Question: Divine persuasion or coercion?
Publication Month: May 2001
Dr. Cobb’s Response
In the April essay I claimed the remarkable order at the base of the universe as best explained by God’s decision. Others have argued that process theism cannot account for this order, because its exact nature and universal determination point to coercion rather than to the persuasion of which process thought speaks. This raises important questions about how God acts in the world. In terms of Whitehead’s formulation in Process and Reality, how does the “initial aim” work? Can it function to determine with detailed exactness much about the way the world is ordered?
My current view is that, indeed, it can, and the contrary impression given by us interpreters should be corrected. Whitehead spoke of a principle of limitation. The discussion of this principle in Science and the Modern World and the account in PR have different accents. But the label is repeated in PR. The term points to the fact that only a very few of the pure possibilities are real possibilities for any occasion. Possibilities are ordered by God so as effect this limitation. Most pure possibilities are excluded. Whitehead gives the example of dimensionalities other than the four of our cosmic epoch.
In PR Whitehead speaks of one decision that is unilateral, that is, not conditioned by any other. This is the primordial decision that orders possibilities in their relevance to actuality. Presumably this is the act of God that establishes the limitation required for the attainment of value. At the very end of PR, W associates the immanence of the PN with the determinate conditions of all actual occasions. The many remarkable features of our cosmos, including the constants, are naturally to be understood as the result of God’s ordering of possibility.
In PR’s much richer account of the divine functioning, the accent is different, and other roles of the initial aim are emphasized. It determines the exact locus of the occasion. Given that locus the occasion is formed largely by causal forces from those occasions that are in the past of the locus. But because of the initial aim, the occasion also transcends those causal forces and decides how to constitute itself in relation to them. Every occasion has some capacity for novelty, some element of self-determination. Neither God nor the past nor any combination of the two determines exactly what any occasion will become.

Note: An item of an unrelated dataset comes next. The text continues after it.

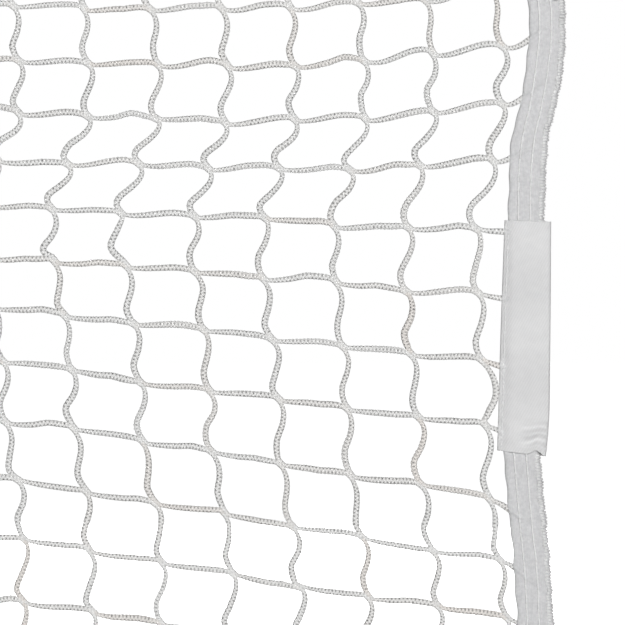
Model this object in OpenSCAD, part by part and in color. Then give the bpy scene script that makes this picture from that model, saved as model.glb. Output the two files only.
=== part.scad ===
// Portable short-court tennis net: knotless netting bound on all four sides with
// folded tape, three fabric sleeves on each side tape, a headline cord that runs
// loose in the headband, and an eyelet at each corner.
// +X runs along the net, +Z up, +Y from the front face to the back face.
// The origin is at the middle of the net, on its lower edge.

/* [Net] */
// Width over the side sleeves
net_w = 3000; // [2600:100:3400]
// Height from the fold of the bottom tape to the fold of the headband
net_h = 800; // [760:10:900]

/* [Netting] */
// Thickness of the netting cord
cord_d = 3.6; // [3:0.1:4]
// Meshes along the net
mesh_columns = 68; // [50:1:76]
// Meshes up the net
mesh_rows = 21; // [16:1:24]
// Number of facets on a round solid
facets = 32; // [16:4:64]

/* [Tapes] */
// Thickness of the side tape's fabric
tape_t = 0.8; // [0.5:0.1:1]
// Folded width of each side tape
side_tape_w = 23; // [20:1:26]
// Folded depth of the bottom tape
bottom_tape_h = 25; // [22:1:30]
// Folded depth of the headband
headband_h = 45; // [40:1:60]
// Thickness of the headband's and bottom tape's fabric
band_t = 0.9; // [0.6:0.1:1.2]
// Thickness of the sewing thread
thread_d = 0.6; // [0.3:0.1:0.8]

/* [Sleeves] */
// Width of a sleeve, from its seam to its fold
sleeve_w = 31; // [28:1:36]
// Depth of a sleeve, front panel to back panel
sleeve_d = 14; // [14:0.5:18]
// Length of a sleeve along the side tape
sleeve_h = 148; // [120:2:160]
// Distance between the middles of neighbouring sleeves
sleeve_pitch = 288; // [220:2:290]
// Thickness of the sleeve fabric
sleeve_t = 1; // [0.6:0.1:1.2]

/* [Headline cord] */
// Thickness of the headline cord
headline_d = 6; // [4:0.5:6]
// Cord that shows between the headband and each ferrule
headline_tail = 32; // [20:1:60]
// Inside radius of the eye at each end
eye_r = 11; // [8:1:16]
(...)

Finally, God’s working within the occasion is not limited to introducing alternatives to sheer determination by the past. It also lures toward the actualization of the fullest possible realization of value in itself and in its contribution to others. How fully occasions follow the lure is their decision.
Against this background, we can recognize that posing the issue simply in terms of coercion and persuasion has been misleading. When process thinkers deny that God acts coercively, we are opposing all too common ideas about God. God is sometimes depicted as causing everything to happen just as it does. Or God is thought of as preventing something from happening that persons involved want to happen. These ideas assume that God acts on creatures as an external force. All of this is alien to process thought.
Instead, human beings experience God as calling them to act more lovingly toward their neighbors. They find themselves resisting, but the call continues. This call is internal to us, drawing us away from our self-centeredness. It feels like persuasion.
But does the centrality of God’s persuasion imply that God strictly determines nothing? Some have seemed to say this, but Whitehead does not. God strictly determines limits precisely so that value can be realized through persuasion. If strict determination is equated with coercion, then God “coerces” extensively. But this is a drastic extension of the normal meaning of “coercion”. We could also say that God coerces us into making decisions, since God’s presence in our lives is the reason we must constantly decide. But this, too, is an odd use of “coerce.”
From a process perspective it is better to avoid “coercion” as a description of God’s working in the world. We should also continue to deny that God and the past separately or together determine exactly how any occasion is finally actualized. But certainly we should affirm that very much about every occasion is fully determined by God and the occasion’s past, and that God’s share in that determination is exceedingly important. That God plays a role, and that much of what God does is determined antecedently to each occasion is surely central to process theology. We have learned that this includes the establishment of the constants that have shaped the development of the cosmos since the Big Bang, making life possible.
One source of the confusion is that process thought views many “laws” as habits of particular species. These are not “imposed” by God in a deterministic fashion. This interpretation can be applied even to elementary particles. Their behavior follows from their nature. If they change, their behavior changes, and the “laws” in question change. These
“laws” and their changes can be understood as, at least in part, resulting from divine persuasion.
Those of us who have emphasized this type of “law” and its statistical character have sometimes wanted to explain all uniformities in this way. It is this that has given a misleading impression of the limits of divine power. We have seemed to deny that anything is determined by God’s unilateral decision. It is time to follow Whitehead more closely.